BS: “The game continues to evolve, it continues to get better, it continues to get faster. From an international standpoint the Women’s World Cup was an enormous showcase – it was a time where everyone in the world could see how great the game is, how exciting and dynamic the game is. And I think the youth level is at place right now where it’s following suit, so it’s our job to keep up with those expectations and move the game forward. The players that we selected hopefully have that ability to do that.
“We’ve always talked about this continuum scale that we’ve tried to deal with where we’re trying to focus on players at this age group that have the ability to move forward within the national team system and hopefully play for our country in the future with the full national team. But at the same time, are they prepared to help us win right now. That’s always a dynamic that’s tricky to deal with.

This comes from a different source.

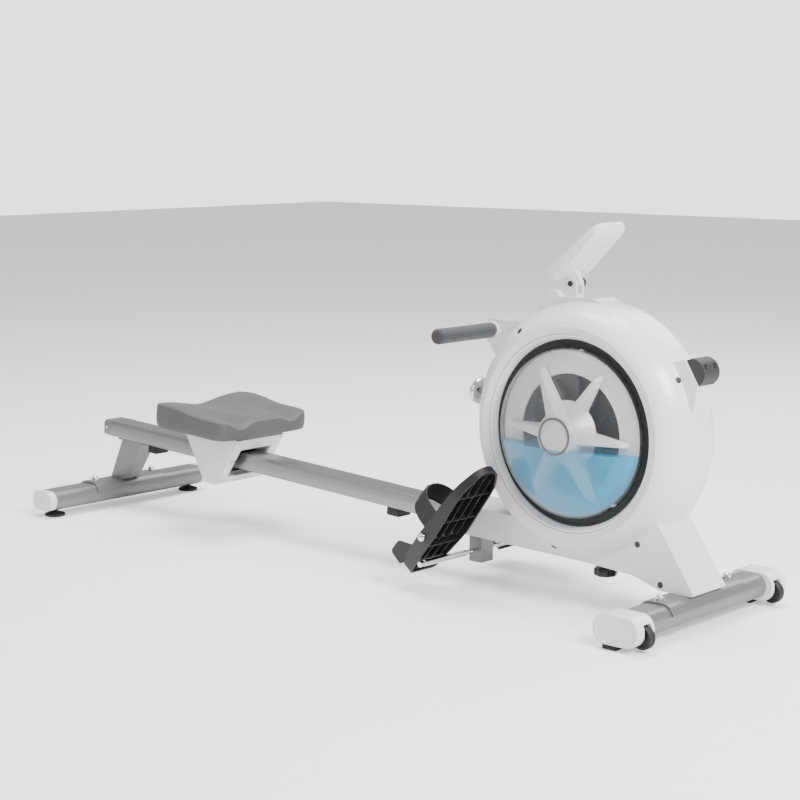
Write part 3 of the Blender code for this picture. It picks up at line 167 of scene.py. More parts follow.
class RowerColours(bpy.types.PropertyGroup):
    """Colours of the machine's finishes."""

    shell: colour("Shell", "White housing plastic", (0.72, 0.715, 0.735))
    trim: colour("Trim", "Ring round the tank's window", (0.78, 0.78, 0.76))
    paint: colour("Paint", "Silver-grey paint of the foot bars", (0.205, 0.206, 0.203))
    rail: colour("Rail", "Brushed aluminium of the rail", (0.33, 0.33, 0.318))
    seat: colour("Seat", "Cover of the seat pad", (0.066, 0.065, 0.069))
    black: colour("Black", "Black moulded plastic", (0.006, 0.006, 0.007))
    rubber: colour("Rubber", "Black rubber", (0.007, 0.007, 0.008))
    grip: colour("Grip", "Foam of the grips", (0.021, 0.023, 0.026))
    bumper: colour("Bumper", "Dark grey rubber of the bumper", (0.024, 0.024, 0.026))
    water: colour("Water", "Tinted water in the tank", (0.0, 0.47, 0.80))
    # the cavity colour is near black: the well's grey with painted shade for the inside of the tank
    cavity: colour("Cavity", "Inside of the tank's cup", (0.085, 0.086, 0.09))
    badge: colour("Badge", "Plain ring on the paddle wheel's hub", (0.11, 0.11, 0.115))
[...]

We feel we’ve selected a group of players that have the ability to help us win right now but also are an investment for the future, and that’s ultimately what my job comes down to.”
ussocer.com: Was it difficult finding the right balance of player development with that added motivation to win?
BS: “I think we have to have a philosophy as a youth national team system. We’ve certainly done that, and as long as we stick to that philosophy and teach these girls all the facets of the philosophy, that’s part of our job. In regards to winning and development, it is a fine line for this age group. Certainly the number one thing for our age group is to develop players, but we do not lose sight that the number one priority from a U.S. Soccer standpoint is always that we want to win. And we don’t shy away from that. The girls’ expectation is that they want to win. And at the same time we want to do it the right way so that we’re not skipping development standards that they might need to accomplish over the course of their youth career to make sure that they’re prepared for the next step. Ultimate that’s what we need to focus on, but right now it is about qualifying for the World Cup and for our players that is the number one goal at this point.”